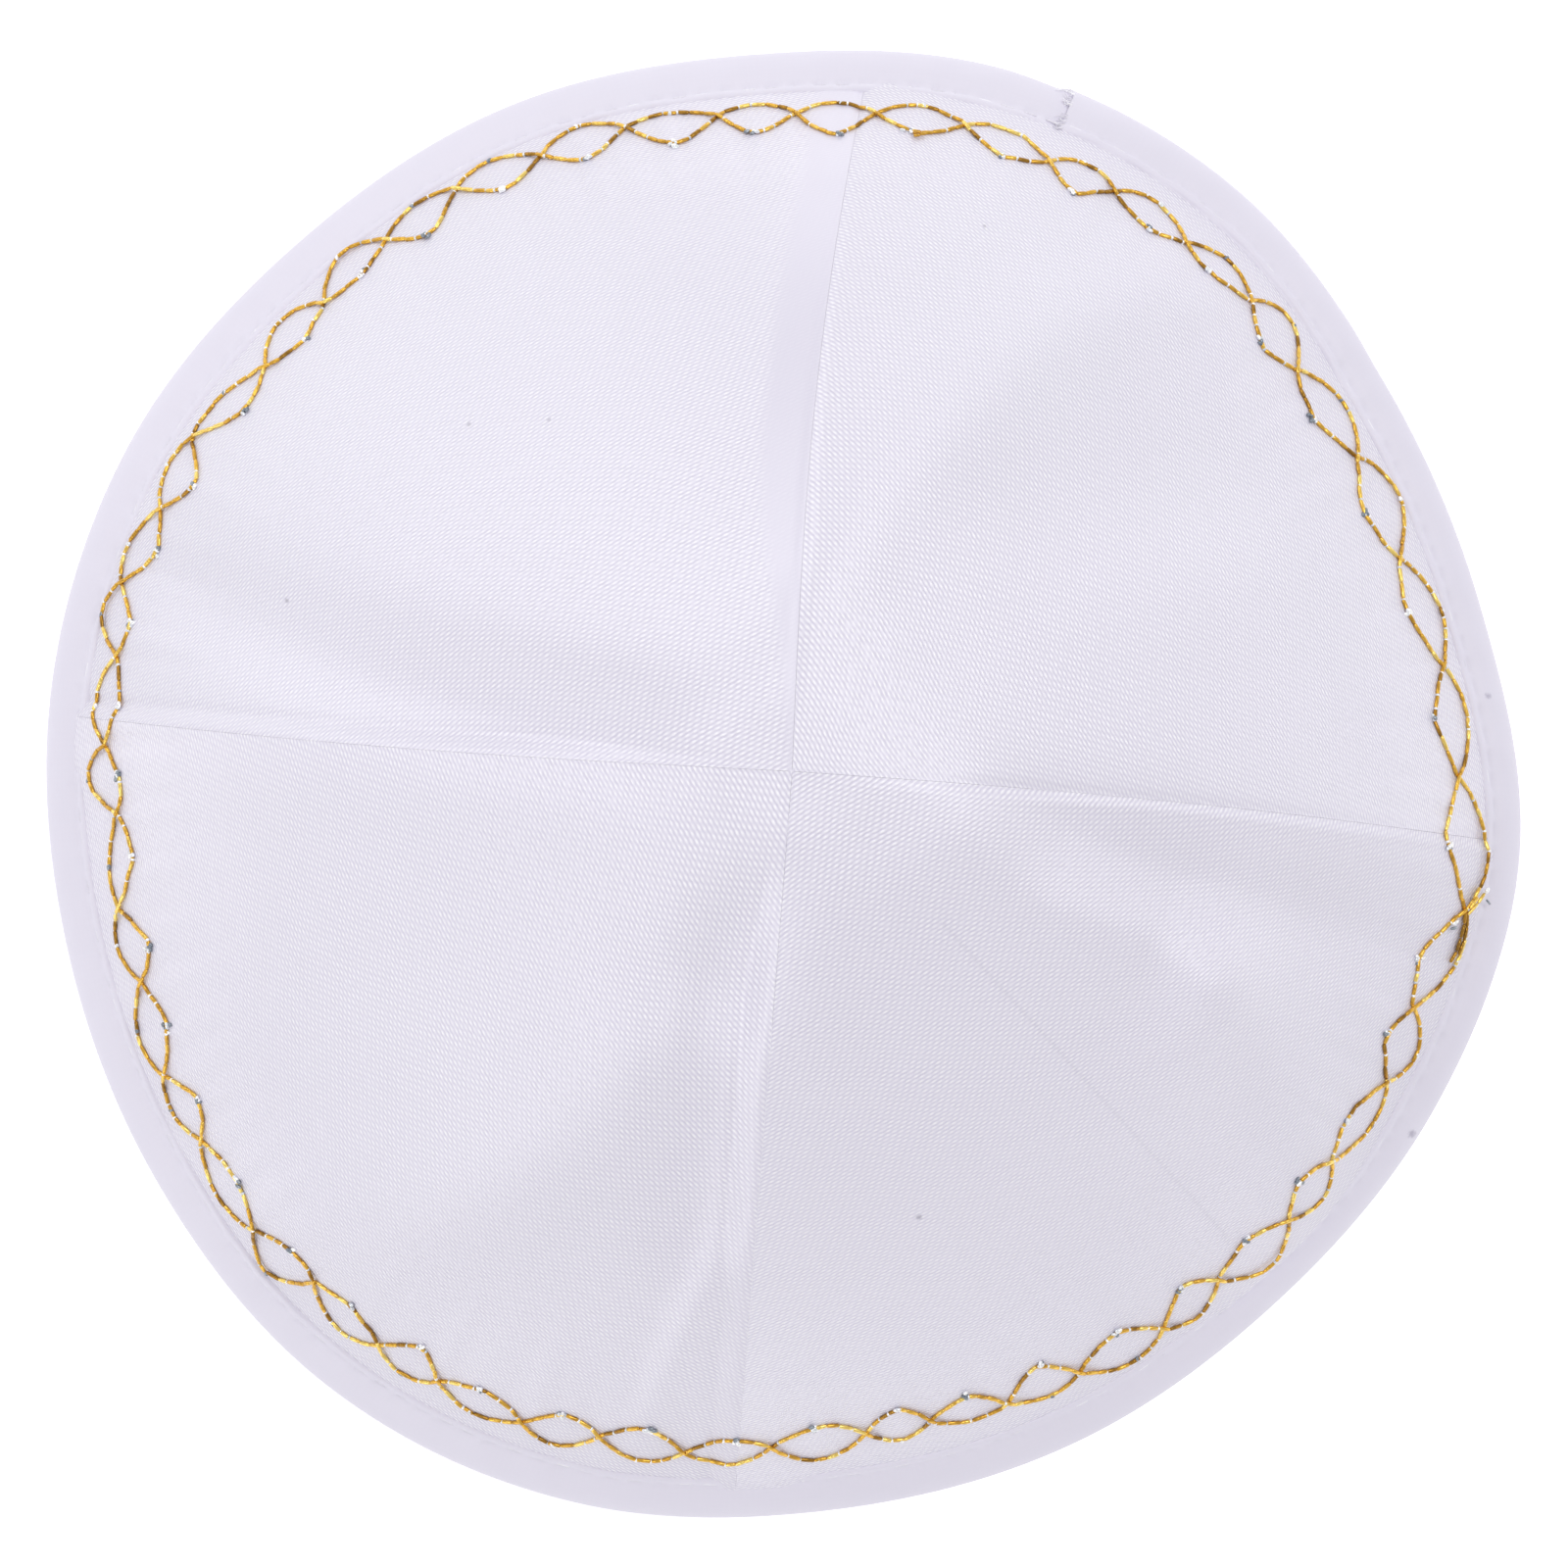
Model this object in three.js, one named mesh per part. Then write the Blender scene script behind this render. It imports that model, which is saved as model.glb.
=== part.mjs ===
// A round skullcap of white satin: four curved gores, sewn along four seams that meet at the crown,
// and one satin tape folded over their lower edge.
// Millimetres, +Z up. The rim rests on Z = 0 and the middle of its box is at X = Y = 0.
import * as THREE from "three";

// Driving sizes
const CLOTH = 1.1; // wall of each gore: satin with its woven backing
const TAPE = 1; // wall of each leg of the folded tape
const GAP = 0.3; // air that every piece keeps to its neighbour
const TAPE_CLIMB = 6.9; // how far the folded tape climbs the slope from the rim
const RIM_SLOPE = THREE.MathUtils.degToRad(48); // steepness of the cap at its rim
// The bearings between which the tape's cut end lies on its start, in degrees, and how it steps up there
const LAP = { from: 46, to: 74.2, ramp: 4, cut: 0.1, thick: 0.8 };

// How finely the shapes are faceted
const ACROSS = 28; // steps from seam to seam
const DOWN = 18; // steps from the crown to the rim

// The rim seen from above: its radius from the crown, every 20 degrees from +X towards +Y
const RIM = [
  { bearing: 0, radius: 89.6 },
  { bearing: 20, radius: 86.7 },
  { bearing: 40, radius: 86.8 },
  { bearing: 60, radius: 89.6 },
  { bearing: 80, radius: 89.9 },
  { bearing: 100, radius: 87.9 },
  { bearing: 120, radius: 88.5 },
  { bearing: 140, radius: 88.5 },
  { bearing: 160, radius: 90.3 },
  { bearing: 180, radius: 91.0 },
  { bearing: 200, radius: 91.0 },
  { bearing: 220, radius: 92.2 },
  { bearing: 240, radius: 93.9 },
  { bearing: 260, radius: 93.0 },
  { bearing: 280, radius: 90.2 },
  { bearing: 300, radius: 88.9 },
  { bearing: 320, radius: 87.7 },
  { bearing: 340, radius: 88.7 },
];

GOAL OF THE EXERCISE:
Copy each line of the listing that contains the string "part".

OUTPUT FOR THIS EXERCISE:
Model this object in three.js, one named mesh per part. Then write the Blender scene script behind this render. It imports that model, which is saved as model.glb.
=== part.mjs ===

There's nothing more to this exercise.